> [DATA EXCERPT]:
╭──

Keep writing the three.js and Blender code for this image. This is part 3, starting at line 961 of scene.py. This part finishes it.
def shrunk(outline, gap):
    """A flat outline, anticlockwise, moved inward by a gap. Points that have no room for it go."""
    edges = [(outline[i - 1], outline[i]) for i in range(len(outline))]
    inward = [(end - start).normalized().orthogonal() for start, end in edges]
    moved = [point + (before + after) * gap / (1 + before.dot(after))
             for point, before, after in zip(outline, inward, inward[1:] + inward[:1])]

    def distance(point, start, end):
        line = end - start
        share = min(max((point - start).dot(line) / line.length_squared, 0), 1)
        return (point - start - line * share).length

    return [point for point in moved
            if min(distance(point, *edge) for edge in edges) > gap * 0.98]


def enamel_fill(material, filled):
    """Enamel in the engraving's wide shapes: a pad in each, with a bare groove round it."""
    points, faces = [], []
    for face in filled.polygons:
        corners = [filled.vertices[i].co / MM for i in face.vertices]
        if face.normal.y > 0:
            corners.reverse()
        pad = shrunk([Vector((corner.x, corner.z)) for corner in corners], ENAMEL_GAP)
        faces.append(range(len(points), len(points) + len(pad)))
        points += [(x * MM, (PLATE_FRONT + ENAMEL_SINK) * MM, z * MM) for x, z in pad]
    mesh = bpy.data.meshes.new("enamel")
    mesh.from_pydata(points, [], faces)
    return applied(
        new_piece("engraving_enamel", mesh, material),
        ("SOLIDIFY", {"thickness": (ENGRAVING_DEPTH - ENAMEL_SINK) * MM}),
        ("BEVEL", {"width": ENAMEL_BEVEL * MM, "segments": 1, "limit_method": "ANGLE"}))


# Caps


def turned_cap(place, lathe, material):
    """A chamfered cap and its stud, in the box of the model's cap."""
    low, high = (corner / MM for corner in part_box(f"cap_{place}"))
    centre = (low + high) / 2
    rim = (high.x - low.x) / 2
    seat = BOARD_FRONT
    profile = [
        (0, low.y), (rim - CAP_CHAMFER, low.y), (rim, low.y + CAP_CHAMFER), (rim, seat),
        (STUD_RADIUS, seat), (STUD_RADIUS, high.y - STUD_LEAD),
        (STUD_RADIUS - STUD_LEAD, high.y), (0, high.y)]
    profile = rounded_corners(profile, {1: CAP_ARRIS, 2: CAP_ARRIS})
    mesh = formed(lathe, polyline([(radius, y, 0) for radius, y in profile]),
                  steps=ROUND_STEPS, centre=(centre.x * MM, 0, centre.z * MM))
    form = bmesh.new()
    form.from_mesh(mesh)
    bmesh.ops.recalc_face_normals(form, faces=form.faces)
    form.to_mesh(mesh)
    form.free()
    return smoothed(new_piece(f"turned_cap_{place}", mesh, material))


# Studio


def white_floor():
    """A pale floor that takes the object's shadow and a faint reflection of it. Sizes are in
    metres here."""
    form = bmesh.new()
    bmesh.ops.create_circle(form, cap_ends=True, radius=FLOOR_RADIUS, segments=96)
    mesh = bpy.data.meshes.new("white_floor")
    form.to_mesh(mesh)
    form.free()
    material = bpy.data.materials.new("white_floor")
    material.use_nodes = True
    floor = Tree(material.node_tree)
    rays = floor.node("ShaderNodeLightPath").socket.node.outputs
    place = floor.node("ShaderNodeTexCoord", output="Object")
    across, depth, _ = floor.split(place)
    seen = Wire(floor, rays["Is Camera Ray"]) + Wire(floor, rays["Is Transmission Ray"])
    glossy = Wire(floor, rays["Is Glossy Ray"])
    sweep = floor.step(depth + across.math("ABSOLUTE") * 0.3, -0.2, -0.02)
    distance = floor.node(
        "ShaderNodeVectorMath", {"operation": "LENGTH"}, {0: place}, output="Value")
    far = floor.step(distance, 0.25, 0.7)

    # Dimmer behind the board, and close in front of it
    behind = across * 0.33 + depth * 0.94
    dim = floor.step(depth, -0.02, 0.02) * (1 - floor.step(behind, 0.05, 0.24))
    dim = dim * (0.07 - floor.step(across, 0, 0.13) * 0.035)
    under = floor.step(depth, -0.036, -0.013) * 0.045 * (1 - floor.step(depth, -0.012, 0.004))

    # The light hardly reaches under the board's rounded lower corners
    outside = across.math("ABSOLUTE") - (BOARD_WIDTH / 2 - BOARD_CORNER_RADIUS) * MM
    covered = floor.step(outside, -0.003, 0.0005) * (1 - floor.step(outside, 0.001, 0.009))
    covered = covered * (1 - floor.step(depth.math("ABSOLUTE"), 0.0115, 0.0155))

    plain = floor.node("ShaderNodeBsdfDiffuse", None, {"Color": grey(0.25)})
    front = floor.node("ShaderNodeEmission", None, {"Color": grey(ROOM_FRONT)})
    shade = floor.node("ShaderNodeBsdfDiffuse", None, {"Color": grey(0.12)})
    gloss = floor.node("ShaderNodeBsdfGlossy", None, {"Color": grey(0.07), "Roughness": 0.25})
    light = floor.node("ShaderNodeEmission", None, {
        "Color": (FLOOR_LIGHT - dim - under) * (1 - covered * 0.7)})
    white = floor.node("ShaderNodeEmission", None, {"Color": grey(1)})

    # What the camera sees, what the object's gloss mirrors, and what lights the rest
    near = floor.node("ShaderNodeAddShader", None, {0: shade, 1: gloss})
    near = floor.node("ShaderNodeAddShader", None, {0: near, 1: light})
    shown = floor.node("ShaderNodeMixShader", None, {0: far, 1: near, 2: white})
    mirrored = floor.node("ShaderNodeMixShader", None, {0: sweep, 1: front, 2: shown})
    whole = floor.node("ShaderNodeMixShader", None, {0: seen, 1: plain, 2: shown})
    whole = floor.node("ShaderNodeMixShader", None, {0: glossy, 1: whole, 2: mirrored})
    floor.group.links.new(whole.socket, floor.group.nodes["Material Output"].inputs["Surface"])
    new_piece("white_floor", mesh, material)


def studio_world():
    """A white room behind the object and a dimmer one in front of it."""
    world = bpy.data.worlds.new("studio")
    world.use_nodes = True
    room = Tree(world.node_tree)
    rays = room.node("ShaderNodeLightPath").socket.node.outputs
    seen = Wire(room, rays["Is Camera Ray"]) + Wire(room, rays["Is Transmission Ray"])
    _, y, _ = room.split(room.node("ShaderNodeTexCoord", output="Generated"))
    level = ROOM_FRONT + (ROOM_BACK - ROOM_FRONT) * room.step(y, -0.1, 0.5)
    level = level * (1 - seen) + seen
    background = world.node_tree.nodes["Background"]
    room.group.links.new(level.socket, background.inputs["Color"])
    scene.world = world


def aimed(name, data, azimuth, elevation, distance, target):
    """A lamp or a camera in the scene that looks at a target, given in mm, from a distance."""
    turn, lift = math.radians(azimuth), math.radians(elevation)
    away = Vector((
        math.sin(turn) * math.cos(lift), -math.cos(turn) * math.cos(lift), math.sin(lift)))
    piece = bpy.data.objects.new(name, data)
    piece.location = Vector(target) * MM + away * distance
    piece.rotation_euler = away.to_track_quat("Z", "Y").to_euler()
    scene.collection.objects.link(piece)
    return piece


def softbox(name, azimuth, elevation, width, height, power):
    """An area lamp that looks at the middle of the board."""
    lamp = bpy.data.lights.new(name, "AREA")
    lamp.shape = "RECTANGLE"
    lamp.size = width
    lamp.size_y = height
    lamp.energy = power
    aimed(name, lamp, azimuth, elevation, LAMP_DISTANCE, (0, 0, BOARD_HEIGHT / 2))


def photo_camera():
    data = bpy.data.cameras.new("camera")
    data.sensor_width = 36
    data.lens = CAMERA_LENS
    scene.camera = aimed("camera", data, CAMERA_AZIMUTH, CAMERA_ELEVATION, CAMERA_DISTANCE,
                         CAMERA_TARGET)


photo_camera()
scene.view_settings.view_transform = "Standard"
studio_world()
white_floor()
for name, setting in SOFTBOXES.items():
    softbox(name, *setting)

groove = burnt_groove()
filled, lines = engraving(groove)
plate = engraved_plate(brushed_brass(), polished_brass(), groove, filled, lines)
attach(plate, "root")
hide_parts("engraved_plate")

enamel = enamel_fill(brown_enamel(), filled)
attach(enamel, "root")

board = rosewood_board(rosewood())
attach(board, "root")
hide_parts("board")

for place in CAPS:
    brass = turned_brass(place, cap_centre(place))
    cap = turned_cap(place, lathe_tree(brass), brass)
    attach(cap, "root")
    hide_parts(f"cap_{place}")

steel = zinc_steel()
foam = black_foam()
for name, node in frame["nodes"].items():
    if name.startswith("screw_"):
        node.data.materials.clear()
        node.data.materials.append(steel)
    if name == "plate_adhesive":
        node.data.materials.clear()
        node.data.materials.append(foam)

╰──

> [WHAT THIS TASK INVOLVES]:
Copy every line that contains the string "place".

> [FINAL ANSWER]:
def turned_cap(place, lathe, material):
    low, high = (corner / MM for corner in part_box(f"cap_{place}"))
    return smoothed(new_piece(f"turned_cap_{place}", mesh, material))
    place = floor.node("ShaderNodeTexCoord", output="Object")
    across, depth, _ = floor.split(place)
        "ShaderNodeVectorMath", {"operation": "LENGTH"}, {0: place}, output="Value")
for place in CAPS:
    brass = turned_brass(place, cap_centre(place))
    cap = turned_cap(place, lathe_tree(brass), brass)
    hide_parts(f"cap_{place}")